The Dalai Lama rarely speaks directly on the topics of business, leadership and economics. Yet in the dialogues recounted here, his wisdom – combined with key insights from business and public leaders – creates a unified shift towards a consciousness of interconnectedness, offering profound insights for practitioners and general readers alike.
Tideman unites the scientific worldviews of physics, neuroscience and economics with the positive psychology of human relationships, and ancient spiritual wisdom, to formulate practical business leadership solutions. At the heart of this book lies the journey to discover our shared purpose. This ignites new sources of value creation for the organisation, customers and society, which Tideman terms ‘triple value’. We can achieve triple value by aligning societal and business needs, based on the fundamental reality of interconnection.
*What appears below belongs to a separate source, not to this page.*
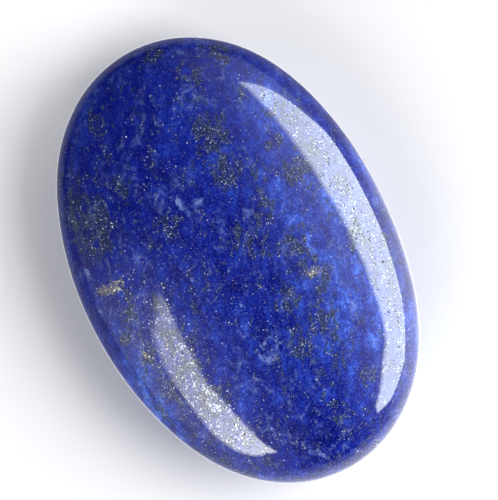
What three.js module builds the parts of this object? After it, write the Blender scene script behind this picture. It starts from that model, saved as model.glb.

Business as an Instrument for Societal Change: In Conversation with the Dalai Lama is a readable and intelligent exploration of how leaders can actually help to shape a sustainable global economy by embracing innate human and humane behaviour. It is also Tideman’s fascinating personal journey, which brought him to question the underlying motivations and goals of business leadership and to seek a new paradigm for a more sustainable approach. Reflecting Tideman’s sharp perceptions and infused with the Dalai Lama’s unmistakable joy, this book has the power to change your way of thinking.